Goddamn it, the world needs more human beings like Les–men especially. Losing him hurts, and I think all the best people involved with making books happen in New York feel the pain of his passing. He was a shining exemplar of goodness, in a world containing far too many ginormous buttheads.
And at the end of the day, here is the problem with ginormous buttheads, in publishing and elsewhere: they tend to kill off ideas. Even if they don’t think, or admit, that that’s what they’re doing.
As Richard Hofstadter wrote, in his Anti-Intellectualism in American Life: “Hardly anyone believes himself to be against thought and culture. Men do not rise in the morning, grin at themselves in their mirrors, and say: ‘Ah, today I shall torment an intellectual and strangle an idea!’”
It takes courage to nurture ideas, and to nurture people. It takes patience. It takes wit. It takes tremendous compassion. It takes people like Les.
Alice Walker once said, during a graduation speech at Sarah Lawrence: “No person is your friend (or kin) who demands your silence, or denies your right to grow and be perceived as fully blossomed as you intended. Or who belittles in any fashion the gifts you labor so to bring into the world.”
Les was both friend and kin, a man who coaxed gifts into the world.
I just finished re-reading Mary Karr’s The Liars’ Club yesterday, and was really struck by her final paragraphs in that beautiful book as this has been a year marked, for me, by a lot of death:
It’s only looking back that I believe the clear light of truth should have filled us, like the legendary grace that carries a broken body past all manner of monsters. I’m thinking of the cool tunnel of white light the spirit might fly into at death, or so some have reported after coming back from various car wrecks and heart failures and drownings…. Maybe such reports are just death’s neurological fireworks, the brain’s last light show. If so, that’s a lie I can live with.
Still, the image pleases me enough: to slip from the body’s tight container and into some luminous womb, gliding there without effort till the distant shapes grow brighter and more familiar, till all your beloveds hover before you, their lit arms held out in welcome.

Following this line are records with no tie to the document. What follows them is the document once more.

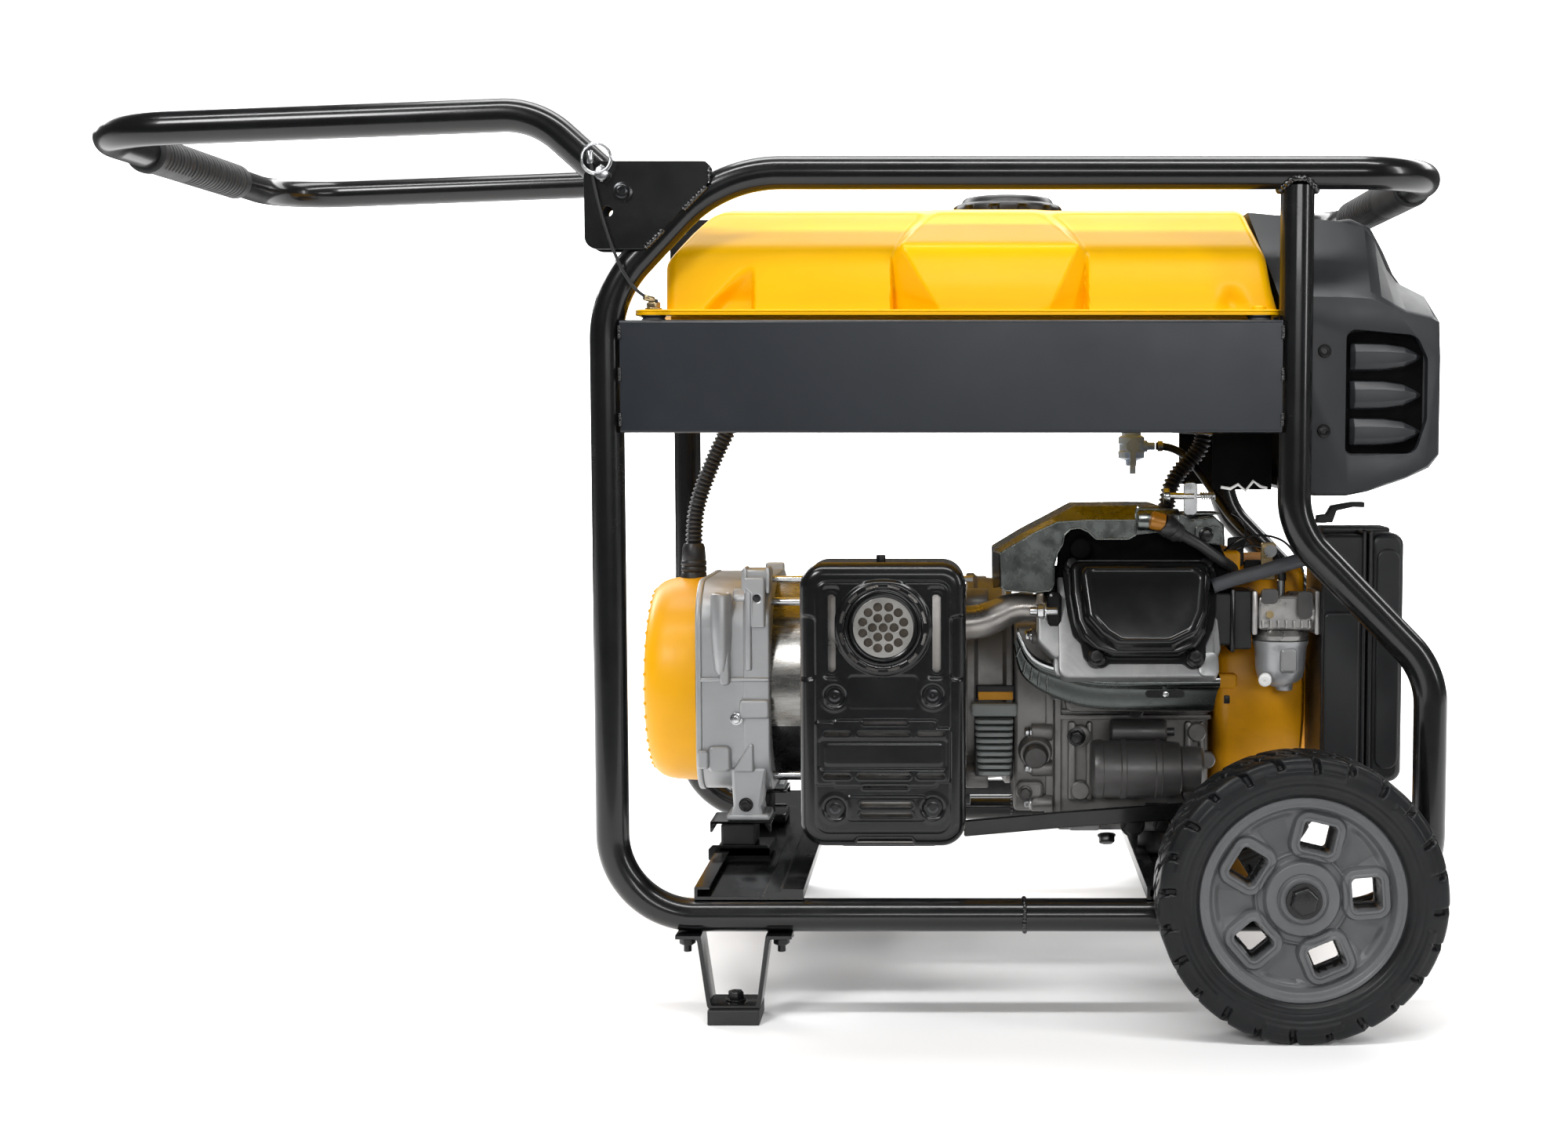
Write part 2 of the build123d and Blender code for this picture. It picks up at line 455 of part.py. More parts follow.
# fan shroud, flywheel, recoil starter
fs = ring((242.5, 0, ALT_Z), (1, 0, 0), 125, 121.5, 87.5) + ring((242.5, 0, ALT_Z), (1, 0, 0), 125, 60, 3)
fs += ring((327, 0, ALT_Z), (1, 0, 0), 125, 78, 3) + ring((236, 0, ALT_Z), (1, 0, 0), 80, 60, 6.5)
N["fan_shroud"] = fs
fly = cyl((262, 0, ALT_Z), (1, 0, 0), 110, 26) - cyl((250, 0, ALT_Z), (1, 0, 0), 20.0, 34)
for k in range(16):
    fly += Pos(0, 0, ALT_Z) * Rot(22.5 * k, 0, 0) * Pos(0, 0, -ALT_Z) * box(288, 304, -2, 2, ALT_Z + 50, ALT_Z + 108)
N["flywheel"] = fly
rs = ring((330, 0, ALT_Z), (1, 0, 0), 90, 78, 5) + ring((335, 0, ALT_Z), (1, 0, 0), 84, 78, 19) + cyl((354, 0, ALT_Z), (1, 0, 0), 84, 3)
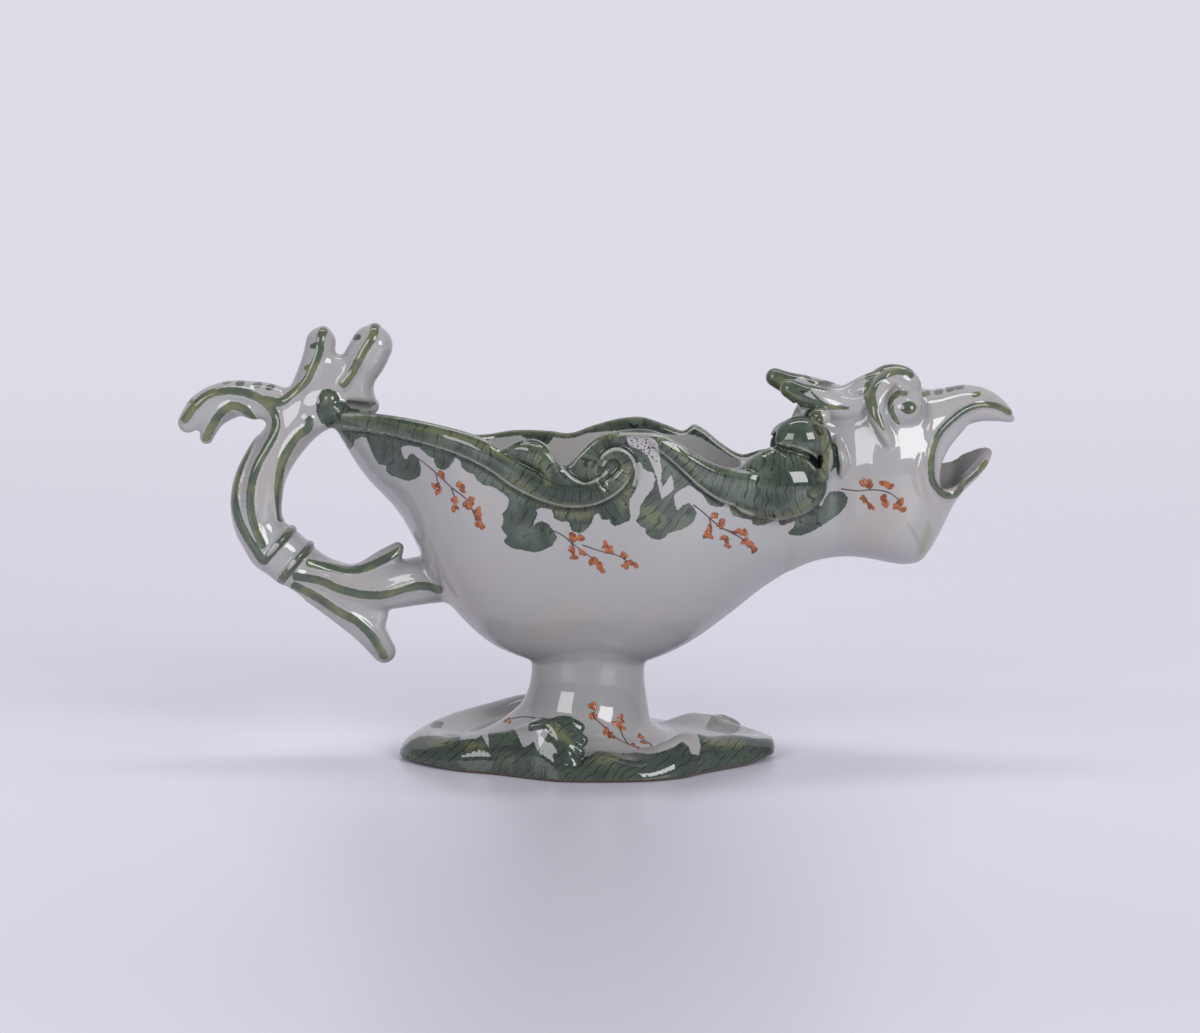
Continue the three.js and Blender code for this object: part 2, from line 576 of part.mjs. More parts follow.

Amen to that. (And, yes, I think the afterlife should look like the former Penn Station.)
But here’s the best way I think Les can be remembered:
* I am blessed that Les worked on my last two novels with the luminous and extremely gifted Celia Johnson, now the full-fledged editor in whose capable hands I find myself for book number four. I am a lucky, lucky writer, and Les was (once again) a farsighted and very smart man.
I, too, remember Les as a fine man. And this is a fine tribute to him.
What a lovely tribute to him, C — beautifully done.
Lovely, Miss C, and I’m so sorry about the sucky-ness of the last few months in your world.
xxxo
Thanks so much, you guys.
I am sorry I never knew him. Although now I feel a little like I did.
Alex, yes, that’s one of Cornelia’s great skills.
Hugs and hearts, Ms. C.
Thanks for sharing your Les with the rest of us. I’ve heard nothing but wonderful things about him, and I’m so sorry for your loss.
C,
Thank you for this beautiful post. Beautiful and loving. Sounds like Les would’ve approved of it — except for all the praise.
I've heard nothing but wonderful things about him, and I'm so sorry for your loss.